-- begin DATA BLOCK --

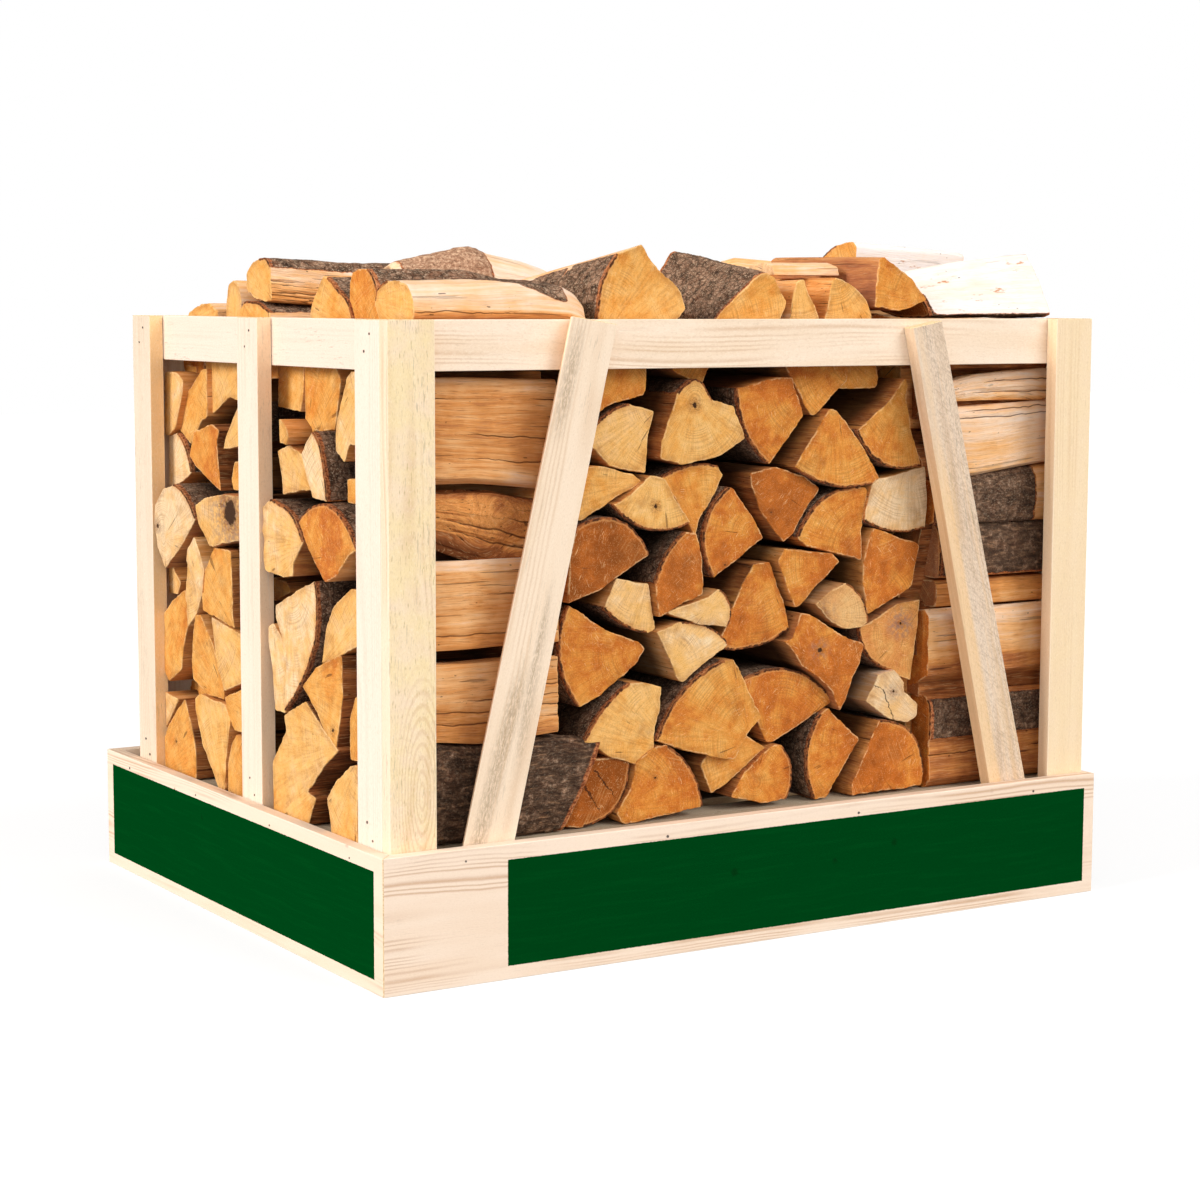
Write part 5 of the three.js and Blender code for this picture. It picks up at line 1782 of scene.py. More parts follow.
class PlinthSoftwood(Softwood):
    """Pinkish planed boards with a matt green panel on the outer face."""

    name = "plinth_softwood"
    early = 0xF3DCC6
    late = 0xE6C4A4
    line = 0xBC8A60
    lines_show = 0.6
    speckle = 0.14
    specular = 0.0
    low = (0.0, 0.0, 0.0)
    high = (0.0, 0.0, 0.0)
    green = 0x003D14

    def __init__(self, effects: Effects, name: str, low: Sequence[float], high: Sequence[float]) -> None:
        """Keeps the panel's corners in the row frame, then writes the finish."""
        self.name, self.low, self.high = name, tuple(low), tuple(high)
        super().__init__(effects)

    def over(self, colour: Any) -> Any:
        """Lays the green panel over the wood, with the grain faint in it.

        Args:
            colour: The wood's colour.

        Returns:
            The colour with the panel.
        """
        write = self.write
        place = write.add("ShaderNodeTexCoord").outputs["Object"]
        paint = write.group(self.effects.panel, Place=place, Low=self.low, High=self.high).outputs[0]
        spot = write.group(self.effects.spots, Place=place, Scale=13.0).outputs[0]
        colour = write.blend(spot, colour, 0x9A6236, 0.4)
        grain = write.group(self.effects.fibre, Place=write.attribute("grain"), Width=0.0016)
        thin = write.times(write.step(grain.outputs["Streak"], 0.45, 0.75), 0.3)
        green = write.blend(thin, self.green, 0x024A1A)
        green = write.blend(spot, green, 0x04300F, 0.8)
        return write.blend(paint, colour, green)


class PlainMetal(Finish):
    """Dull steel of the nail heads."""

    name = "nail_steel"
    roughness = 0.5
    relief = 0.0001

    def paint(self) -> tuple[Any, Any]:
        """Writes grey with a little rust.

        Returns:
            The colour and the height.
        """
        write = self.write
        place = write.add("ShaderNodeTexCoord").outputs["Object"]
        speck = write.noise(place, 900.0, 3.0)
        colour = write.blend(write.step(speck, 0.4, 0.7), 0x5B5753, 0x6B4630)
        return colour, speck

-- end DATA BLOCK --

WHAT THE TASK REQUIRES — Write out the material exactly as given.

OUTPUT BELOW —
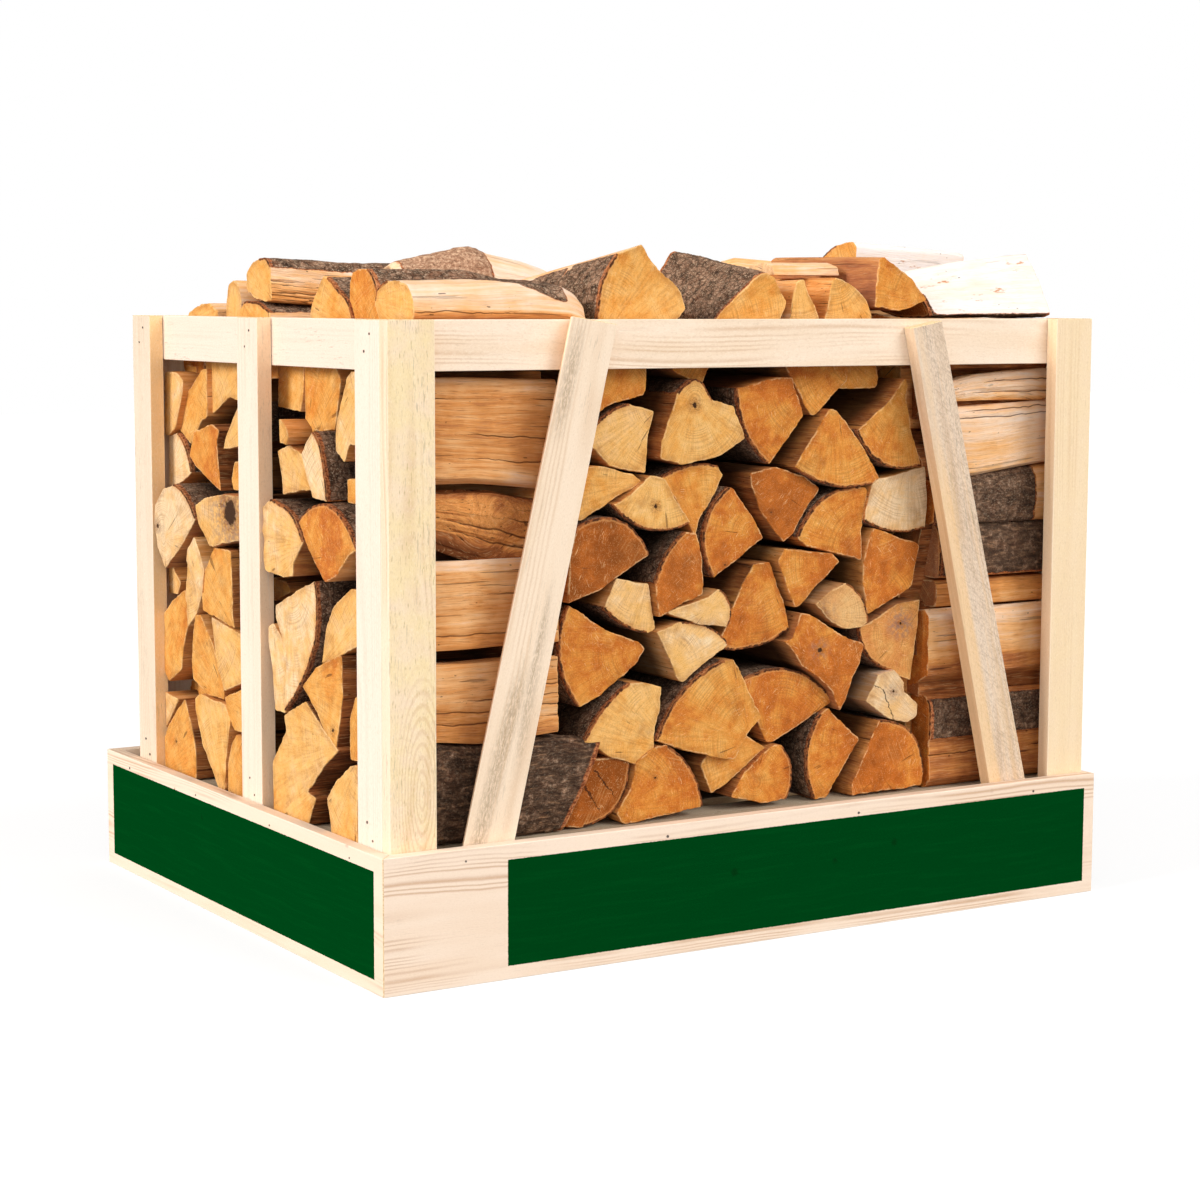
Write part 5 of the three.js and Blender code for this picture. It picks up at line 1782 of scene.py. More parts follow.
class PlinthSoftwood(Softwood):
    """Pinkish planed boards with a matt green panel on the outer face."""

    name = "plinth_softwood"
    early = 0xF3DCC6
    late = 0xE6C4A4
    line = 0xBC8A60
    lines_show = 0.6
    speckle = 0.14
    specular = 0.0
    low = (0.0, 0.0, 0.0)
    high = (0.0, 0.0, 0.0)
    green = 0x003D14

    def __init__(self, effects: Effects, name: str, low: Sequence[float], high: Sequence[float]) -> None:
        """Keeps the panel's corners in the row frame, then writes the finish."""
        self.name, self.low, self.high = name, tuple(low), tuple(high)
        super().__init__(effects)

    def over(self, colour: Any) -> Any:
        """Lays the green panel over the wood, with the grain faint in it.

        Args:
            colour: The wood's colour.

        Returns:
            The colour with the panel.
        """
        write = self.write
        place = write.add("ShaderNodeTexCoord").outputs["Object"]
        paint = write.group(self.effects.panel, Place=place, Low=self.low, High=self.high).outputs[0]
        spot = write.group(self.effects.spots, Place=place, Scale=13.0).outputs[0]
        colour = write.blend(spot, colour, 0x9A6236, 0.4)
        grain = write.group(self.effects.fibre, Place=write.attribute("grain"), Width=0.0016)
        thin = write.times(write.step(grain.outputs["Streak"], 0.45, 0.75), 0.3)
        green = write.blend(thin, self.green, 0x024A1A)
        green = write.blend(spot, green, 0x04300F, 0.8)
        return write.blend(paint, colour, green)


class PlainMetal(Finish):
    """Dull steel of the nail heads."""

    name = "nail_steel"
    roughness = 0.5
    relief = 0.0001

    def paint(self) -> tuple[Any, Any]:
        """Writes grey with a little rust.

        Returns:
            The colour and the height.
        """
        write = self.write
        place = write.add("ShaderNodeTexCoord").outputs["Object"]
        speck = write.noise(place, 900.0, 3.0)
        colour = write.blend(write.step(speck, 0.4, 0.7), 0x5B5753, 0x6B4630)
        return colour, speck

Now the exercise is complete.